Перестройку Распутин встретил, будучи готовой, под ключ, совестью нации — минимально советский для советского писателя, озабоченный, как бы пародийно в наших условиях это ни звучало, духовными и нравственными исканиями, человек того типа, который в те годы на вопрос «Верите ли вы в Бога?» обязательно отвечал, что «верит в Бога в человеке». В любой восточноевропейской стране такой писатель стал бы после крушения коммунизма бесспорным национальным классиком.

Но у нас все не так; советская литература рухнула раньше Советского Союза, по всем формальным признакам она еще в 1986-87 годах стала двухпартийной, но это была очень странная двухпартийность, когда каждая партия существует исходя из того, что второй партии нет, ее можно не замечать, игнорировать, жить без нее. Та партия, к которой с началом перестройки присоединился и Распутин, быстро проиграла — круг «Нашего современника» к 1990 году превратился в писательский аналог доронинского МХАТа, в который никто не ходит, никто не пишет рецензий, никто его не замечает. В некрологах, я думаю, многие вспомнят, как в 1989 году на первом Съезде народных депутатов СССР Распутин, процитировав (впервые с кремлевской трибуны!) Столыпина про великие потрясения и великую Россию, сказал, что России стоило бы выйти из СССР, чтобы не делить общую судьбу с остальными республиками и, в том числе, не кормить их (авторы лозунга про «кормить Кавказ» тогда еще ходили в школу). Это помнят многие, но не все помнят, что спустя полтора года, когда очередной съезд Союза писателей РСФСР заседал в Театре Советской армии, потому что другой площадки уже не нашлось, Распутин на этом съезде сказал, что демократы у России украли все, даже имя, имея в виду, что в РСФСР к власти уже пришел Борис Ельцин, и в его России места для Распутина и его товарищей по литературе уже просто не было.

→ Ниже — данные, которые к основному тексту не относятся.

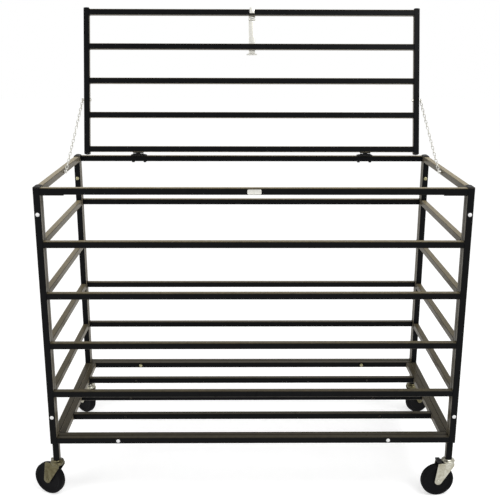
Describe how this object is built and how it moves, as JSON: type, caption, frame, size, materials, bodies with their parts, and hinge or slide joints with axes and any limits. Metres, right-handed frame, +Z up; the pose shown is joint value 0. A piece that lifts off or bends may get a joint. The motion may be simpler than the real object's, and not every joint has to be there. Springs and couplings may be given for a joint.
{
  "type": "rolling ball locker",
  "caption": "Rolling cage of black square tube with a hinged tube lid on chain stays, a strap hasp for a padlock and swivel casters.",
  "frame": {"origin": "on the floor, under the centre of the bounding box, with the lid open", "axes": "+X to the right seen from the front, +Y from the front to the back, +Z up"},
  "size_m": [1.3546, 0.7186, 1.4618],
  "materials": {
    "tube": "satin near-black powder coat",
    "hinge": "black coated steel hinge",
    "zinc": "bright zinc plate, faintly yellow",
    "wheel": "solid black rubber, matte",
    "plastic": "moulded black plastic"
  },
  "bodies": {
    "frame": {"front_panel": "tube", "back_panel": "tube", "left_end_panel": "tube", "right_end_panel": "tube", "floor_grid": "tube", "panel_bolt_front_left_top": "zinc", "panel_bolt_front_left_low": "zinc", "panel_bolt_front_right_top": "zinc", "panel_bolt_front_right_low": "zinc", "panel_bolt_back_left_top": "zinc", "panel_bolt_back_left_low": "zinc", "panel_bolt_back_right_top": "zinc", "panel_bolt_back_right_low": "zinc", "floor_bolt_front_left": "zinc", "floor_bolt_front_right": "zinc", "floor_bolt_back_left": "zinc", "floor_bolt_back_right": "zinc", "post_plug_front_left": "plastic", "post_plug_front_right": "plastic", "post_plug_back_left": "plastic", "post_plug_back_right": "plastic", "leg_plug_front_left": "plastic", "leg_plug_front_right": "plastic", "leg_plug_back_left": "plastic", "leg_plug_back_right": "plastic", "hinge_base_left": "hinge", "hinge_base_right": "hinge", "strike_plate": "zinc", "chain_anchor_frame_left": "zinc", "chain_anchor_frame_right": "zinc", "caster_stem_front_left": "zinc", "caster_stem_front_right": "zinc", "caster_stem_rear_left": "zinc", "caster_stem_rear_right": "zinc"},
    "lid": {"lid_frame": "tube", "lid_plug_front_left": "plastic", "lid_plug_front_right": "plastic", "lid_plug_rear_left": "plastic", "lid_plug_rear_right": "plastic", "hinge_leaf_left": "hinge", "hinge_leaf_right": "hinge", "hasp_leaf": "zinc", "chain_anchor_lid_left": "zinc", "chain_anchor_lid_right": "zinc"},
    "hasp_strap": {"hasp_strap": "zinc"},
    "chain_lower_left": {"chain_lower_left": "zinc"},
    "chain_upper_left": {"chain_upper_left": "zinc"},
    "chain_lower_right": {"chain_lower_right": "zinc"},
    "chain_upper_right": {"chain_upper_right": "zinc"},
    "fork_front_left": {"caster_fork_front_left": "zinc"},
    "wheel_front_left": {"caster_wheel_front_left": "wheel"},
    "fork_front_right": {"caster_fork_front_right": "zinc"},
    "wheel_front_right": {"caster_wheel_front_right": "wheel"},
    "pedal_front_right": {"brake_pedal_front_right": "plastic"},
    "fork_rear_left": {"caster_fork_rear_left": "zinc"},
    "wheel_rear_left": {"caster_wheel_rear_left": "wheel"},
    "pedal_rear_left": {"brake_pedal_rear_left": "plastic"},
    "fork_rear_right": {"caster_fork_rear_right": "zinc"},
    "wheel_rear_right": {"caster_wheel_rear_right": "wheel"}
  },
  "joints": [
    {"name": "lid_hinge", "type": "hinge", "parent": "frame", "child": "lid", "pos_m": [0, 0.21786, 0.9743], "axis": [1, 0, 0], "range_deg": [0, 104]},
    {"name": "hasp_hinge", "type": "hinge", "parent": "lid", "child": "hasp_strap", "pos_m": [0, 0.32964, 1.4226], "axis": [1, 0, 0], "range_deg": [-5, 171.5]},
    {"name": "chain_lower_left_fold", "type": "hinge", "parent": "frame", "child": "chain_lower_left", "pos_m": [-0.585, -0.03864, 0.95998], "axis": [1, 0, 0], "range_deg": [-114.49, 0]},
    {"name": "chain_upper_left_fold", "type": "hinge", "parent": "lid", "child": "chain_upper_left", "pos_m": [-0.577, 0.24901, 1.1572], "axis": [1, 0, 0], "range_deg": [-38.49, 0]},
    {"name": "chain_lower_right_fold", "type": "hinge", "parent": "frame", "child": "chain_lower_right", "pos_m": [0.585, -0.03864, 0.95998], "axis": [1, 0, 0], "range_deg": [-114.49, 0]},
    {"name": "chain_upper_right_fold", "type": "hinge", "parent": "lid", "child": "chain_upper_right", "pos_m": [0.577, 0.24901, 1.1572], "axis": [1, 0, 0], "range_deg": [-38.49, 0]},
    {"name": "swivel_front_left", "type": "hinge", "parent": "frame", "child": "fork_front_left", "pos_m": [-0.60008, -0.32671, 0.113], "axis": [0, 0, 1], "continuous": true},
    {"name": "roll_front_left", "type": "hinge", "parent": "fork_front_left", "child": "wheel_front_left", "pos_m": [-0.62871, -0.31336, 0.0508], "axis": [-0.4226, -0.9063, 0], "continuous": true},
    {"name": "swivel_front_right", "type": "hinge", "parent": "frame", "child": "fork_front_right", "pos_m": [0.60008, -0.32671, 0.113], "axis": [0, 0, 1], "continuous": true},
    {"name": "roll_front_right", "type": "hinge", "parent": "fork_front_right", "child": "wheel_front_right", "pos_m": [0.56865, -0.33002, 0.0508], "axis": [0.1045, -0.9945, 0], "continuous": true},
    {"name": "brake_front_right", "type": "hinge", "parent": "fork_front_right", "child": "pedal_front_right", "pos_m": [0.5774, -0.3291, 0.1071], "axis": [0.1045, -0.9945, 0], "range_deg": [0, 16]},
    {"name": "swivel_rear_left", "type": "hinge", "parent": "frame", "child": "fork_rear_left", "pos_m": [-0.60008, 0.21254, 0.113], "axis": [0, 0, 1], "continuous": true},
    {"name": "roll_rear_left", "type": "hinge", "parent": "fork_rear_left", "child": "wheel_rear_left", "pos_m": [-0.62428, 0.23285, 0.0508], "axis": [-0.6428, -0.766, 0], "continuous": true},
    {"name": "brake_rear_left", "type": "hinge", "parent": "fork_rear_left", "child": "pedal_rear_left", "pos_m": [-0.61754, 0.22719, 0.1071], "axis": [-0.6428, -0.766, 0], "range_deg": [0, 16]},
    {"name": "swivel_rear_right", "type": "hinge", "parent": "frame", "child": "fork_rear_right", "pos_m": [0.60008, 0.21254, 0.113], "axis": [0, 0, 1], "continuous": true},
    {"name": "roll_rear_right", "type": "hinge", "parent": "fork_rear_right", "child": "wheel_rear_right", "pos_m": [0.62871, 0.22589, 0.0508], "axis": [-0.4226, 0.9063, 0], "continuous": true}
  ],
  "couplings": [
    {"joint": "chain_lower_left_fold", "follows": "lid_hinge", "ratio": -1.1003},
    {"joint": "chain_upper_left_fold", "follows": "lid_hinge", "ratio": -0.36958},
    {"joint": "chain_lower_right_fold", "follows": "lid_hinge", "ratio": -1.1003},
    {"joint": "chain_upper_right_fold", "follows": "lid_hinge", "ratio": -0.36958}
  ]
}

Распутин девяностых — это любимый автор и герой газеты «Завтра», автор довольно чудовищного по исполнению и содержанию цикла рассказов «под Шукшина» со сквозным героем Сеней Поздняковым — этот Сеня ездил пикетировать сионистское «Останкино» в 1992 году и вообще был сугубым красно-коричневым. В начале нулевых будет повесть «Дочь Ивана, мать Ивана», очередная вариация на тему «Ворошиловского стрелка» — у женщины азербайджанец изнасиловал дочку, женщина берет обрез и убивает азербайджанца. Повесть имела какой-то успех, но я сейчас даже затруднюсь его описать, потому что непонятно, какие тут могут быть критерии успеха — премия Шолохова, рецензия в газете «День литературы»? В мире издательства «Вагриус», премии «Букер» и отдела культуры газеты «Сегодня» Распутина не было никогда, и по тем временам это значило, что его нет вообще в русской литературе.

Единственный раз мы виделись в 2001 году в Калининграде, я брал у него интервью, в котором самый интересный для меня вопрос был связан с сюжетом рассказа «Век живи — век люби», когда родители героя уезжают в отпуск в Калининград. Мне было интересно, почем именно в Калининград, а Распутин не помнил, и, видя мое огорчение, он робко предположил, что, наверное, хотел назвать самое дальнее от Иркутска место. К нам в Калининград его привозил какой-то московский патриотический бизнесмен, этот типаж был тогда в новинку, зато когда они расцветут, Распутин будет им нужен — я помню его и защитником Сталина в проекте «Имя Россия», и подписантом самых яростных антимайдановских писем интеллигенции в прошлом году. После двадцати лет забвения Валентин Распутин оказался востребован именно как герой той культуры, которая сегодня ассоциируется с именем министра Мединского. Я уверен, что в эти дни многие выскажутся в том духе, что умер самый главный писатель той части общества, которую в переводе на украинский язык можно назвать ватной.

И это отвратительно, конечно. Никто никого не имеет права исключать ни из писателей, ни из русских. Россия у нас одна, народ один, и у него одна литература, в которой есть все — даже те, кто кому-то не нравится. Сейчас умер выдающийся, один из, может быть, десяти самых-самых, русский писатель второй половины ХХ века. Те двадцать пять лет, которые мы уже прожили без него — это не его вина, а наша. Попытка строить Россию так, чтобы в ней не было места Распутину, неизбежно обернулась Россией, в которой нет места опере «Тангейзер» и фильму «Левиафан». Мы когда-нибудь научимся жить так, чтобы места хватало всем. Жалко, что это будет уже без Распутина.

«Господи, поверь в нас: мы одиноки», — это из рассказа про заболевшую дочку. Дочка погибла в 2006 году в авиакатастрофе.